Writer’s block is very real. No matter what kind of writing you do or for what purpose you write, writer’s block is very disturbing. If writing is your livelihood, writer’s block is worse than disturbing; it even threatens your ability to pay the bills and support your family! But even if writing isn’t your main source of income, writer’s block robs you of your very essence and therefore, it can be devastating.
One reason writer’s block is so terrible is because it is the opposite of something really great. When your writing muse graces you with her presence, you behave as a genius, frantically scribbling and tapping wildly at your keyboard; you produce amazing work and you soar on a natural high. Then comes writer’s block. You feel abandoned and everything about you is barren. Barren in your mind and in your spirit: this is writer’s block, the fall after a surge of great writing. This is writer’s block and the reality is it happens. It happens to all of us.
We usually don’t see it coming; writer’s block just drops in one day and suddenly, the mind is dull. When this happens, you basically have two choices. You can lay down your pen and go into sulking - a behavior that will no doubt send you into a downward spiral of low self-esteem and depression, or you can turn your dry spell into an opportunity for growth.
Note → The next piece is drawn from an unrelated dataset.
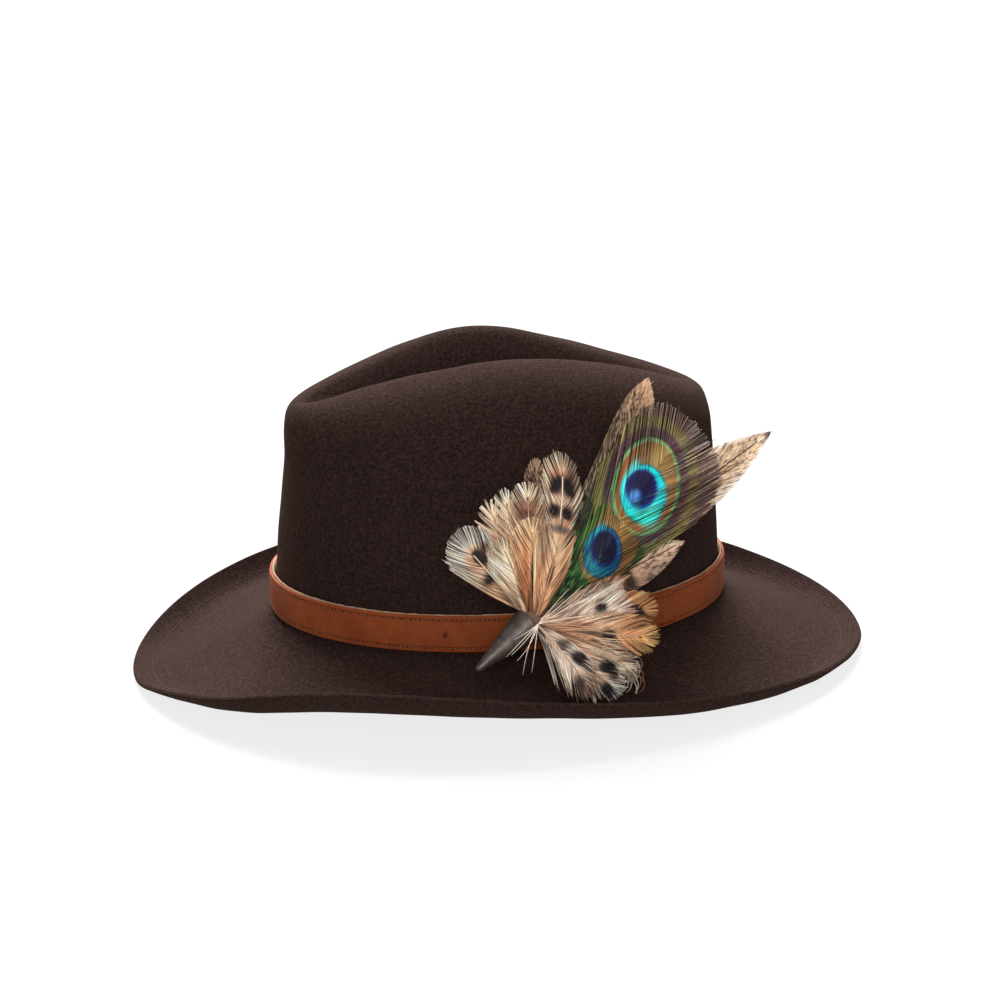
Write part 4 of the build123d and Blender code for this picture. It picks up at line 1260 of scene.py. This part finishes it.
def make_wisps():
    """Loose fine barbs that spring from the binding over the cone."""
    rng = np.random.default_rng(77)
    shape = Shape()
    # direction in degrees, reach and rise in mm
    data = [(214, 20, 2.0), (224, 18, 3.0), (229, 22, 4.0), (243, 18, 3.5), (250, 21, 5.0), (204, 13, 3.5),
            (36, 26, 5.0), (22, 33, 6.0), (9, 30, 7.0), (50, 20, 5.0)]
    x = np.linspace(0, 1, 14)
    tint = np.repeat(rgb(PALE)[None] * 1.25, len(x), 0)
    radius = 0.18 * (1 - 0.6 * x)
    for direction, reach, rise in data:
        a = math.radians(direction)
        flat = ALONG * math.cos(a) + UP * math.sin(a)
        side = np.cross(OUT, flat)
        bend = rng.normal(0, 2.4)
        path = (GATHER + OUT * 8.2 + flat * (reach * x)[:, None] + side * (bend * x * x)[:, None]
                + OUT * (rise * np.sin(x * 2.2) * 0.5)[:, None])
        shape.tube(path, radius, OUT, 5, 1.0, tint)
    # hooked barb ends at the lower right of the fan
    step, stations = 0.9, 24
    radius = 0.36 * (1 - 0.6 * np.linspace(0, 1, stations))
    for k in range(13):
        heading = math.radians(-22 + rng.normal(0, 7))
        place = np.array([30.5 + rng.normal(0, 1.6), -15.5 - 1.05 * k * 0.7 + rng.normal(0, 0.6)])
        straight = rng.integers(7, 13)
        tight = rng.uniform(1.6, 2.7) / (stations - 1 - straight)
        path = []
        for index in range(stations):
            path.append(GATHER + ALONG * place[0] + UP * place[1] + OUT * (14.5 - 0.16 * index + 0.2 * k))
            if index > straight:
                heading -= tight
            place = place + step * np.array([math.cos(heading), math.sin(heading)])
        tint = np.linspace(1.0, 0.75, stations)[:, None] * rgb(PALE if k % 3 else (150, 104, 76))[None]
        shape.tube(np.array(path), radius, OUT, 6, 0.6, tint)
    shape.make("feather_wisps", SILK, "brooch")


make_wisps()


# ------------------------ floor, light and camera

def make_stage():
    s = Surface("pale_floor", 0.9, Specular_IOR_Level=0.1, Emission_Color=(1, 1, 1, 1),
                Emission_Strength=0.81)
    s.colour(s.mix(s.ramp(s.noise(60, 4), 0.3, 0.7), (0.066, 0.066, 0.066), (0.072, 0.072, 0.072)))
    count, drop = 41, 0.0002
    corners = [(x, y, -drop) for y in np.linspace(-6, 9, count) for x in np.linspace(-7, 7, count)]
    index = np.arange(count * count).reshape(count, count)
    quads = np.stack([index[:-1, :-1], index[:-1, 1:], index[1:, 1:], index[1:, :-1]], -1).reshape(-1, 4)
    mesh = bpy.data.meshes.new("floor")
    mesh.from_pydata(corners, [], quads.tolist())
    mesh.materials.append(s.material)
    floor = bpy.data.objects.new("floor", mesh)
    bpy.context.scene.collection.objects.link(floor)


def hang_lamp(data, place, aim):
    lamp = bpy.data.objects.new(data.name, data)
    lamp.location = place
    lamp.rotation_euler = Vector(aim).to_track_quat("-Z", "Y").to_euler()
    bpy.context.scene.collection.objects.link(lamp)


def area_light(name, place, target, size, power, colour=(1, 1, 1)):
    data = bpy.data.lights.new(name, "AREA")
    data.shape = "RECTANGLE"
    data.size, data.size_y = size
    data.energy = power
    data.color = colour
    hang_lamp(data, place, Vector(target) - Vector(place))


def sun_light(name, side, power, spread):
    """A sun that shines from the given side, spread degrees wide."""
    data = bpy.data.lights.new(name, "SUN")
    data.energy = power
    data.angle = math.radians(spread)
    hang_lamp(data, (0, 0, 0), -Vector(side))


def make_camera():
    """The photograph's viewpoint; focal and the shifts are in thousandths of the picture's width."""
    azimuth, elevation = math.radians(-14.0), math.radians(18.0)
    back = Vector((math.sin(azimuth) * math.cos(elevation), -math.cos(azimuth) * math.cos(elevation),
                   math.sin(elevation)))
    right = Vector((math.cos(azimuth), math.sin(azimuth), 0.0))
    up = back.cross(right)
    focal, distance, film = 3225.0, 1.5, 36.0
    ahead = (-back + right * (3.1 / focal) + up * (90.7 / focal)).normalized()
    side = ahead.cross(up).normalized()
    top = side.cross(ahead)
    turn = Matrix((side, top, -ahead)).transposed()
    data = bpy.data.cameras.new("camera")
    data.sensor_width = film
    data.lens = focal * film / 1000.0
    data.clip_start, data.clip_end = 0.05, 60
    camera = bpy.data.objects.new("camera", data)
    camera.matrix_world = (Matrix.Translation(Vector((0, 0, 0.0284)) + back * distance)
                           @ turn.to_4x4() @ Matrix.Rotation(math.radians(-1.0), 4, "Z"))
    bpy.context.scene.collection.objects.link(camera)
    bpy.context.scene.camera = camera


make_stage()
make_camera()
sun_light("top_soft_light", (0.12, 1.1, 1.12), 14.0, 36)
area_light("top_box", (-0.2, 0.1, 1.3), (0, 0, 0.05), (1.0, 0.8), 8)
area_light("right_box", (1.1, -0.7, 1.5), (0.08, 0, 0.03), (0.8, 0.8), 9, (1.0, 0.94, 0.88))
area_light("front_fill", (-0.75, -1.9, 0.85), (0, 0, 0.08), (1.5, 1.2), 31)
world = bpy.data.worlds.new("studio")
world.use_nodes = True
backdrop = world.node_tree.nodes["Background"]
backdrop.inputs["Color"].default_value = (1, 1, 1, 1)
backdrop.inputs["Strength"].default_value = 0.14
bpy.context.scene.world = world
bpy.context.scene.view_settings.view_transform = "Standard"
That’s right. Writer’s block can actually be good for you as a writer. I know it sounds crazy, but bear with me here and look at this obstacle with an open mind.
Like anything we do in life, we get into a rut, even with our writing. You write about the same stuff; you use the same words; you even write in the same style. No wonder the muse leaves for awhile! Don’t fret it, though, realize instead that this is your muse calling you to stretch your brain muscles a bit and strengthen your skills. Take advantage of writer’s block and use that time to try something new.
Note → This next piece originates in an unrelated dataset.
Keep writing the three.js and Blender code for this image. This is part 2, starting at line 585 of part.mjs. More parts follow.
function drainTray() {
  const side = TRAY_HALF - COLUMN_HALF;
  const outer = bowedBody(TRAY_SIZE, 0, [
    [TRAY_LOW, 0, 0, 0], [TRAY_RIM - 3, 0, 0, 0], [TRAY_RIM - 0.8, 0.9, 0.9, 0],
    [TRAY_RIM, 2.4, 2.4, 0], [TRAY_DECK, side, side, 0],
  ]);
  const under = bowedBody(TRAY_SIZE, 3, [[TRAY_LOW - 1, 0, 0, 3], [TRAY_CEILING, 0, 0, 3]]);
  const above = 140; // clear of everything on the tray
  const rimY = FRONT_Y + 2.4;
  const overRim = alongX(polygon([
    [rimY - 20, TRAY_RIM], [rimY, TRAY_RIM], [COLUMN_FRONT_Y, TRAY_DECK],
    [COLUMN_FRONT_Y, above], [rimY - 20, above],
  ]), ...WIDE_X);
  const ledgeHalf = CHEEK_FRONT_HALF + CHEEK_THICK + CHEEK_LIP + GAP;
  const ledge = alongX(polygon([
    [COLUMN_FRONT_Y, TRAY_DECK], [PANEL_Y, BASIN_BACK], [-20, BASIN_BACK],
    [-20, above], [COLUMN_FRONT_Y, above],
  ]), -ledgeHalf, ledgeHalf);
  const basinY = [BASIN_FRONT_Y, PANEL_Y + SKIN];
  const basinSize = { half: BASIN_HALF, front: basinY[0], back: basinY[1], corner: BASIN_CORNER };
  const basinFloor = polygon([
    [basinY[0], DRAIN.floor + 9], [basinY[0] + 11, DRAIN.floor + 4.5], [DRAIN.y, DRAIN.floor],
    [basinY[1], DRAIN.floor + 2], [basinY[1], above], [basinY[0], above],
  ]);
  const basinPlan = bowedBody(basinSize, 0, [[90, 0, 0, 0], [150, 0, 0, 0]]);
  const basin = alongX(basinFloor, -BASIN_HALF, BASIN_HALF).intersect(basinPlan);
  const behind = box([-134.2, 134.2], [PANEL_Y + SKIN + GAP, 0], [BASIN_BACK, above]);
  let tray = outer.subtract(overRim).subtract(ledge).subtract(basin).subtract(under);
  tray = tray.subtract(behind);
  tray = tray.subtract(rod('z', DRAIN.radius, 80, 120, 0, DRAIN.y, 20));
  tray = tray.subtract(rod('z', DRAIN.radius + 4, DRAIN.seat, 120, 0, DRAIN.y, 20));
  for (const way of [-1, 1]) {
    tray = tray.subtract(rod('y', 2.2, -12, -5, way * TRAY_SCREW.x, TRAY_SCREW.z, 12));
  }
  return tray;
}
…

Here are a couple of ideas:
1. Reflective writing
Have a discussion with yourself about writer’s block via writing. Write out your struggle with writer’s block.
A) Give it a personality and tan on the heroic role of defeating the villain. Yell at it. Curse it’s will. Send it off to a place “where the sun don’t shine”.
B) Ask yourself what you have to gain by bowing to writer’s block. Answer yourself in writing, of course. If you have to wallow in self pity, do so in writing, but conclude your piece with what it feels like to give in to defeat. Hang the conclusion where you can see it and read it over and over until you are ready to rise up and get over it.
2. Revisit and Rework
Go back to pieces of writing that you have already completed and take a look at it from a different perspective.
A) Analyze the characters and/or ideas in the piece (do this analysis in writing, of course). Pretend you are a student in a literature or logic class and analyze with a critical mind.
B) Rewrite it from a different perspective. If it is in first person, write it in third person, or keep it in first person, but change the voice; if it is a narrative, make it a personal letter. Whatever you do, just step into another voice and tell the story from a different point of view.
C) Write it in a different tense. Make it an historical piece or turn it into a futuristic fantasy. Try putting it all in present tense – that is always a challenge!
D) Take one or two points in the piece and expand that section. You may even be able to take one point and expand it such that you can write another whole independent piece from that later on.
Writer’s block is very real and, like the common cold, it is unavoidable. So when it hits, hit back!